In football, the goalkeeper is the last line of defence. When everything else has failed, he is tasked to make the save. And when the ball finds the back of the net, it is easy to blame the goalkeeper, saying he has not done his job. But when the ball finds the back of the net seven times, it becomes clear that the goalkeeper is only one player in the team. He can influence the result, but is not responsible for it. The same is true for business assurance, and leads to the greatest mistakes when setting targets for a revenue assurance or fraud management function, and the worst foolishness when measuring their performance. Was Júlio César responsible for Brazil’s defeat? No. A different goalkeeper might have made another one or two saves, but the Germans had so many chances they would still have won. So why measure a business assurance department according to how much the telco leaks, or by how much the department saves? When it comes to leakage, we are measuring the performance of the whole business, not of one section. And the business will most reliably win if it has a strategy to prevent leaks occurring, not by depending on an incredible goalkeeper and expecting him to make a series of miracle saves.

Even the worst goalkeeper will make saves, if his team allows enough shots on goal. At the same time, no goalkeeper is good enough to save every shot. So the best defensive policy is to not allow the opposition any opportunity to shoot. By the same token, the best policy in telecoms is to prevent the mistakes that lead to leakages. However, this requires something more than a goalkeeper. It demands a strategy for how to defend, and for the whole team to play their part in executing that strategy.

A goalkeeper is expected to react to whatever comes his way, whichever direction it comes from. I have often said that assurance is the goalkeeper of telcos, and the metaphor reflects the realities of how most telcos approach assurance. However, the problem with the analogy is that it emphasizes the passive aspects of assurance. It suggests that business assurance is there to make saves at the last moment, by leaping this way and that, without having any plan or design. Goalkeepers respond to events on the field of play. As the Brazilian team showed against Germany, energy and passion are not substitutes for organization. Brazilian players ran around without discipline. They had no sense of what their defensive responsibilities were, or how to work together to impede the Germans and win the ball back. The German team, in contrast, showed how effective a team can be when everybody understands what they are meant to do, and how they will work towards their common goal. Good defence requires more than the individual brilliance of the goalkeeper or the desire of outfield players to make as many tackles as possible. Defence requires leadership. The same is true for business assurance.

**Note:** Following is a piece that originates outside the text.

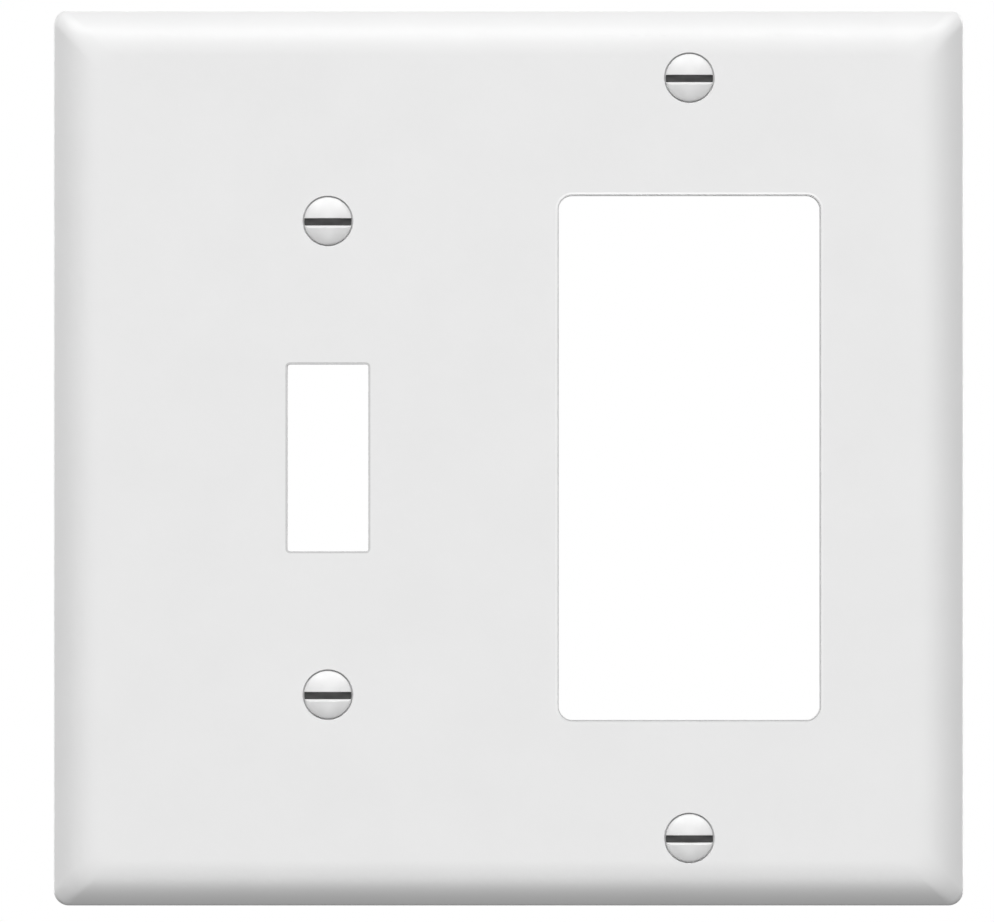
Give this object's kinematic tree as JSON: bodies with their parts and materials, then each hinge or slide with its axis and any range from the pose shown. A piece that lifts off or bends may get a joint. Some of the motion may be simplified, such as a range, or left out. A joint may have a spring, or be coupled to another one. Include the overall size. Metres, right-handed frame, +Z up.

Goalkeepers can be leaders on the field of play. A good goalkeeper will talk to his teammates, telling them what they should be doing. If he needs to rapidly bark instructions to a fellow player, it is understandable that he may sometimes be loud and abrasive, and might temporarily upset his colleague. But that is better than having a goalkeeper who is too timid, and who leaves the outfield player unaware of the risks around him, leading to a goal being conceded. Assurance functions need to be respected, when they give directions to others. If nobody else can see the gaps in the defensive line, it is vital that business assurance speaks up, and is heard. Sometimes it needs to shout. Being in a unique position thanks to the data they receive, business assurance must tell others what they see, and how this should be translated into definitive steps that will improve the company’s defences.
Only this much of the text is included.